After Bartman read a brief bio that mentioned Battier’s post-playing forays into business and noted that the Battier Take Charge Foundation has helped scores of young South Floridians attend college, Olazabal got the conversational ball rolling.

“Every team you’ve ever played on acquired some magical ability to win,” Olazabal said to Battier, who also won an NCAA Championship while playing basketball at Duke University, where he majored in comparative religions and graduated with a 3.5 GPA. “What do you attribute this to?”

“I learned everything I had to learn about winning in kindergarten!” Battier quickly responded. “True story. I grew up outside Detroit, Michigan, and I was blessed to be three things: Mixed, tall, and poor. I was the only kid in town who had a Black father and a White mother. I had no role models. There was no one I could talk to about being mixed.

“But there was one place that I fit in and that was recess, as crazy as that sounds,” Battier continued. “I realized when I was in kindergarten when I helped my friends win kickball, win baseball, win sandlot football—guess what? I’m no longer the mixed, tall poor kid. I’m like everybody else.

“So, I just became obsessed with, `How do we win?’ Some of that had to do with my performance, but ultimately, it wasn’t about my performance. It was about OUR performance. And I’m proud to say that was the hallmark of my entire NBA career. I was known more for being part of winning basketball teams, than my stats.”

An Academic All-American at Duke who speaks English and German fluently, and who in 2010 made Sporting News’ 20 Smartest Athletes list, Battier studied how interpersonal dynamics played out on the basketball teams he played for, as well as on the teams he competed against.

He came to wonder why some squads loaded with athletic and intellectual ability never made much headway. Also, why did teams with Battier–who got a huge laugh by describing himself as “kinda slow, kinda unathletic” and “really good-looking”–usually win?

Battier discovered that top-notch leadership and successful basketball programs went hand-in-hand. He had a wonderful opportunity to analyze some of basketball’s most renowned coaches, including Duke University’s legendary Mike Krzyzewski. During Battier’s four years with Duke, he and Krzyzewski won an incredible 131 contests, while only losing 14.

“Coach K taught me a lot,” Battier said. “I wouldn’t be here without him. He’s an amazing mentor. One of the things he said that has always stuck with me, is that people get caught up in roles. `Who’s the superstar, who’s the role player?’

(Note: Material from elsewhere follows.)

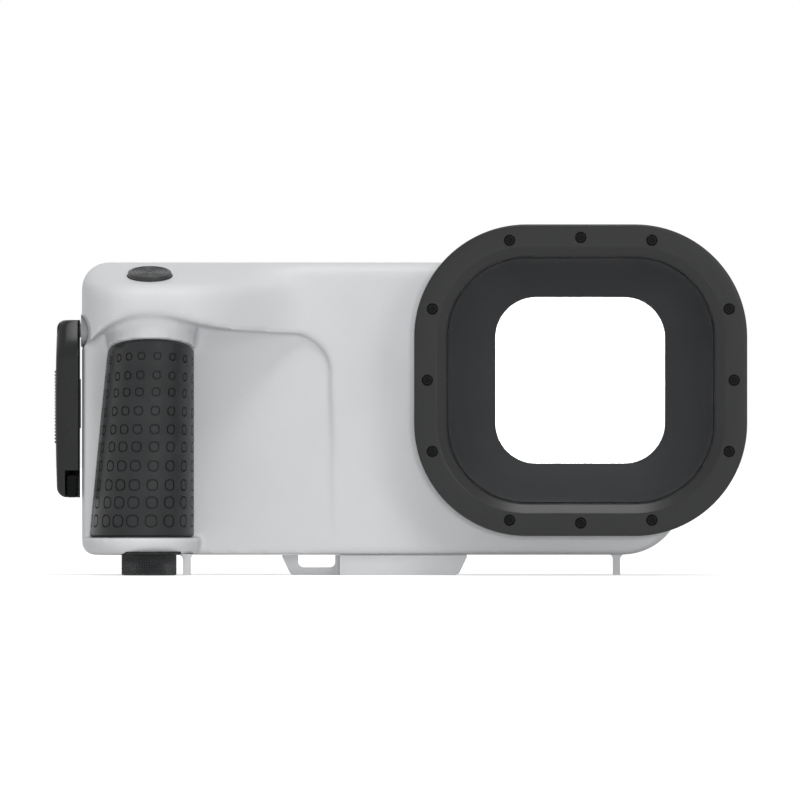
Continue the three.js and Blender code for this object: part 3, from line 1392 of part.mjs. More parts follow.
// Front casing: one moulding of body, tower, shoulder, column and feet
const bodyEdgeShares = [0, 0.3, 0.65, 1];
function frontShell() {
  const rings = [];
  for (const share of bodyEdgeShares) {
    const angle = share * Math.PI / 2;
    const inset = bodyEdgeRadius * (1 - Math.sin(angle));
    rings.push(atDepth(movedIn(bodyCorners, inset), panelY + bodyEdgeRadius * (1 - Math.cos(angle))));
  }
  rings.push(atDepth(bodyCorners, splitY));
  const body = loft(rings).subtract(pocketCut());
  const feet = [
    foot(bodyLeft + footLeftInset, panelY - footLeftFront),
    foot(bodyRight - footRightInset, panelY + bodyEdgeRadius),
  ];
  const outside = union([body, portTower(), shoulder(), ...gripColumn(), ...feet, ...casingHinge()]);
  const backing = pocketSlab(gripRightX - hollowInset, bodyLeft + pocketReach + frontWall,
    bodyBottom, archCrown[1] + frontWall, frontWall);
  const cavity = loft([cavityFrontY, splitY + cutOver].map((y) =>
    atDepth(movedIn(bodyCorners, sideWall), y, hiddenSteps))).subtract(backing);
  const view = loft([atDepth(windowCorners, ledgeY - cutOver), atDepth(windowCorners, cavityFrontY + cutOver)]);
  const hollow = columnHollow().subtract(shutterBoss());
  const hollowed = without(outside, [cavity, hollow, portTunnel(), view, hubWell()]);
  const fitted = union([hollowed, hubWallBoss(), ...trayPosts(), ...boardLedges()]);
  return without(fitted, [
    ...screwHoles(), sealGroove(), hingeBore(), pivotHole(), shutterCuts(), ...ventCuts(),
  ]);
}

// Gaskets of the port: one under the frame's flange, one behind the glass
const portGasketInset = 6.2;
const portGasketWidth = 0.9;
const portGasketDepth = 1.2;
const portGasketGroove = () => outlineBand(movedIn(portCorners, portGasketInset), portGasketWidth,
  towerFrontY - cutOver, towerFrontY + portGasketDepth);
const portGasket = () => outlineBand(movedIn(portCorners, portGasketInset + stemGap / 2),
  portGasketWidth - stemGap, towerFrontY - seamGap / 2, towerFrontY + portGasketDepth - stemGap);
const glassGasket = () => outlineBand(movedIn(windowCorners, -glassLand + runGap), glassLand - runGap * 2,
  glassBackY + seatGap, ledgeY - seatGap);
const portGlass = () => loft([glassFrontY, glassBackY].map((y) =>
  atDepth(movedIn(windowCorners, -glassLand), y, hiddenSteps)));

// Assembly
const housing = new THREE.Group();
const put = (name, solid, finish, parent = housing) => parent.add(meshOf(name, solid, finish));

put('front_shell', frontShell().subtract(portGasketGroove()), look.casing);
put('port_frame', portFrame(), look.portBlack);
put('port_gasket', portGasket(), look.seal);
put('glass_gasket', glassGasket(), look.seal);
put('port_glass', portGlass(), look.clear);
screwPlaces().forEach((place, i) =>
  put(`port_screw_${String(i + 1).padStart(2, '0')}`, portScrew(place), look.blackSteel));
put('grip_sleeve', gripSleeve(), look.rubber);
put('base_rail', baseRail(), look.casing);
put('tripod_insert', tripodInsert(), look.brass);
put('vent_collar', ventCollar(), look.blackPlastic);
put('vent_cap', ventCap(), look.blackPlastic);
put('vent_seal', ventSeal(), look.seal);

const shutter = new THREE.Group();
shutter.applyMatrix4(shutterFrame);
housing.add(shutter);
put('shutter_button', shutterButton(), look.blackPlastic, shutter);
put('shutter_clip', stemClip(), look.steel, shutter);
put('shutter_spring', shutterSpring(), look.steel, shutter);
put('shutter_seal', shutterSeal(), look.seal, shutter);
put('shutter_switch', shutterSwitch(), look.blackPlastic);

put('latch_hub', latchHub(), look.blackPlastic);
put('latch_pivot_screw', pivotScrew(), look.steel);
put('latch_lever', latchLever(), look.blackPlastic);
put('latch_claw', clawPlate(0), look.steel);
put('lock_button', lockButton(), look.blackPlastic);
put('lock_spring', lockSpring(), look.steel);
put('catch_pin', catchPin(), look.steel);

put('door_frame', doorFrame(), look.casing);
put('rear_window', rearWindow(), look.clear);
put('door_seal', doorSeal(), look.seal);
put('hinge_pin', hingePin(), look.steel);
keyPlaces.forEach((place, i) => {
  put(`key_cap_${i + 1}`, keyCap(place), look.blackPlastic);
  put(`key_clip_${i + 1}`, keyClip(place), look.steel);
  put(`key_spring_${i + 1}`, keySpring(place), look.steel);
  put(`key_seal_${i + 1}`, keySeal(place), look.seal);
});

put('phone_tray', phoneTray(), look.blackPlastic);
put('phone_jaw', phoneJaw(), look.blackPlastic);
put('jaw_spring', jawSpring(), look.steel);
put('control_board', controlBoard(), look.board);
put('battery_cell', batteryCell(), look.cellWrap);
put('battery_holder', batteryHolder(), look.blackPlastic);

export default housing;
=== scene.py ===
# Dive housing that turns a smartphone into an underwater camera: its looks, laid over the packed
# frame. X runs along the housing, Y from the port in front to the door behind, Z up.
import math

import bmesh
import bpy
from mathutils import Matrix, Vector


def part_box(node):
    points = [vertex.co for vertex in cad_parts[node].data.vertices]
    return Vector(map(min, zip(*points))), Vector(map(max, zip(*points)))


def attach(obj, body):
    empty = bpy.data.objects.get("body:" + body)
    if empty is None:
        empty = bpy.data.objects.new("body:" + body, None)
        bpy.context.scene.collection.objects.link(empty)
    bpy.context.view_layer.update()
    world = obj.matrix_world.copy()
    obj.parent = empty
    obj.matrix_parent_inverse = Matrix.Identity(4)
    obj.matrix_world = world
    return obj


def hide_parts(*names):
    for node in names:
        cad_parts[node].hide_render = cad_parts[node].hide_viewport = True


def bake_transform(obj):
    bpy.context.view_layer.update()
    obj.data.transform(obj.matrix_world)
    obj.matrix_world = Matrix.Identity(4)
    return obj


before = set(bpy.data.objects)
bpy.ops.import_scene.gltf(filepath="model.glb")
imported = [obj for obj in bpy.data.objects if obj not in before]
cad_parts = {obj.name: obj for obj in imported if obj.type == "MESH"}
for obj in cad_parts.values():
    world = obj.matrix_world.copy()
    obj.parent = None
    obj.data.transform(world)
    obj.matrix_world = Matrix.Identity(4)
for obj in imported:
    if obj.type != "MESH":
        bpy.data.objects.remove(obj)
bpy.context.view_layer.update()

# Front casing: one thick injection moulding of light grey polycarbonate, with the shoulder, the
# grip's column, the finger pocket and the tower that carries the port. The mould rounds every edge,
# so the outside is joined from lofts, softened as one skin, and only then bored and hollowed.
MM = 0.001
CORNER_STEPS = 14


def box_mm(name):
    low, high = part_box(name)
    return low / MM, high / MM


def middle_mm(name):
    return [(low + high) / 2 for low, high in zip(*box_mm(name))]


port_low, port_high = box_mm("port_frame")
door_low, door_high = box_mm("door_frame")
sleeve_low, sleeve_high = box_mm("grip_sleeve")
port_x, _, port_z = middle_mm("port_frame")
hinge_x, hinge_y, _ = middle_mm("hinge_pin")
# A cutter runs on by "over" beyond what it cuts.
seam_gap, seat_gap, over = 0.3, 0.3, 3.0
port_reach, hinge_out = 27, 4
panel_y = port_low.y + port_reach
split_y = door_low.y - seam_gap
body_left, body_bottom, body_top = door_low.x, door_low.z, door_high.z
body_right = hinge_x - hinge_out
side_wall, front_wall = 5.5, 4.0
cavity_front_y = panel_y + front_wall
body_height = body_top - body_bottom


def mix(start, end, share):
    return start + (end - start) * share


def rectangle(left, right, low, high, radii):
    return [(left, low, radii[0]), (right, low, radii[1]), (right, high, radii[2]), (left, high, radii[3])]


def moved_in(corners, distance, least=0.6):
    middle_u = sum(corner[0] for corner in corners) / len(corners)
    middle_v = sum(corner[1] for corner in corners) / len(corners)
    return [
        (u + distance if u < middle_u else u - distance, v + distance if v < middle_v else v - distance,
         max(radius - distance, least))
        for u, v, radius in corners
    ]


def mixed(start, end, share):
    return [tuple(mix(a, b, share) for a, b in zip(*pair)) for pair in zip(start, end)]


def rounded(corners, steps=CORNER_STEPS):
    """The points of an outline whose corners (u, v, radius) are rounded by arcs."""
    points = []
    for i, (u, v, radius) in enumerate(corners):
        here = Vector((u, v))
        back = (Vector(corners[i - 1][:2]) - here).normalized()
        ahead = (Vector(corners[(i + 1) % len(corners)][:2]) - here).normalized()
        half = back.angle(ahead) / 2
        centre = here + (back + ahead).normalized() * radius / math.sin(half)
        start = here + back * radius / math.tan(half) - centre
        turn = (math.pi - 2 * half) * (1 if back.cross(ahead) < 0 else -1)
        for step in range(steps + 1):
            angle = turn * step / steps
            points.append((
                centre.x + start.x * math.cos(angle) - start.y * math.sin(angle),
                centre.y + start.x * math.sin(angle) + start.y * math.cos(angle),
            ))
    return points


def at_depth(corners, y, steps=CORNER_STEPS):
    return [(x, y, z) for x, z in rounded(corners, steps)]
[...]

“Guess what? We’re all role players. Every last one of us!” Battier exclaimed. “We can’t be our best unless everyone plays their role to the best of their ability. When you have a bunch of folks thinking, `I need to be the best in my role for my team,’ amazing, amazing things happen.”

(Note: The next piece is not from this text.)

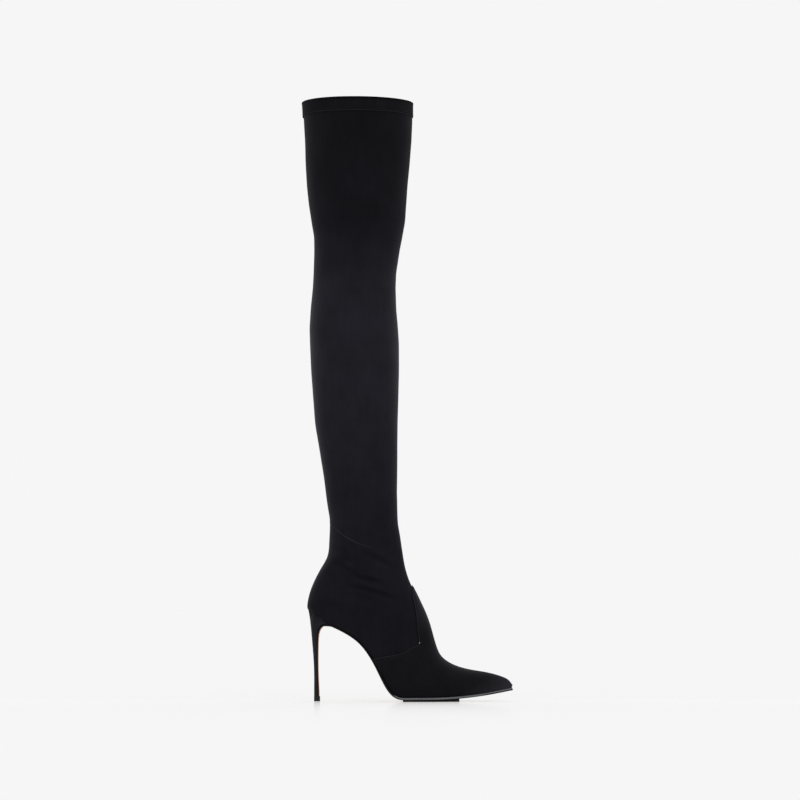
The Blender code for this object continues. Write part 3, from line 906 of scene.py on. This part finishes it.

Battier retired in 2014, after playing for the NBA’s Miami Heat, Memphis Grizzlies, and Houston Rockets. At the time, the sports world increasingly relied on data analytics to acquire productive athletes, a trend highlighted in a 2003 book, Moneyball, focused on Major League Baseball.

After Battier’s playing career ended, few were surprised to see No. 31 stick around to fill a new role with the Miami Heat, vice president of analytics and basketball development.

“We embarked on a three-year study, through data, trying to figure out: Where are the undervalued players we can bring into our fold?” Battier recalled. “Not necessarily the players that score the most, but who were the players that were like me? What came out of that was a super, super, super interesting framework, a model on what makes teams successful.

“We found that the two most important aspects of any team situation–it could be a corporate setting, it could be your family– is the relationship between trust and what we call mission focus,” Battier said. “And the interplay of those two things will determine your trajectory as a team.”

Battier went on to explain that a squad with low trust and low mission focus is a “disastrous team” that lacks resilience and collapses at the first hint of adversity. “No bueno!” Battier exclaimed. “I’ve been part of disastrous teams, alright? Scary.”

On a “lagging team” where trust is high and mission focus is low, the members all get along swimmingly but don’t place a premium on optimizing team effectiveness. Meanwhile, on a “brittle team” where mission focus is high and trust is low, there’s usually a lack of cohesiveness that leads to chaos and finger-pointing, at the expense of winning.

“So, where we want to live as businesspeople, as a family, as a community, we want to live in a high-trust, high-mission-focus area,” Battier said. “There’s a shared accountability, there’s a shared resilience. A shared enjoyment, a shared identity.

“When you walk into the University of Miami and you throw up the U sign, guess what? It means something!” said Battier. “It means something. You’re proud of your association.”

Having spent most of his life scrutinizing winning and losing cultures within sports, Battier shifted his gaze to corporate America. In June 2021, he was appointed to the board of directors of Yext, a New York-based digital presence platform company for multi-location brands.

Interestingly, he found that effective leaders–be they great coaches or top C-suite executives – religiously do three things:

  • Obsess over the well-being of the people they oversee
  • Consistently lay out the group’s overall objective, in unambiguous terms
  • Spend a lot of time talking, listening, giving a lot of feedback, and taking a lot of feedback
“Ineffective leaders shortcut those three things,” said Battier, a “voracious learner” who noted that “How Will You Measure Your Life?” by Clayton Christensen, is his favorite business book. “The best leaders make that commitment, make that sacrifice of energy and time, because it pays off in spades.”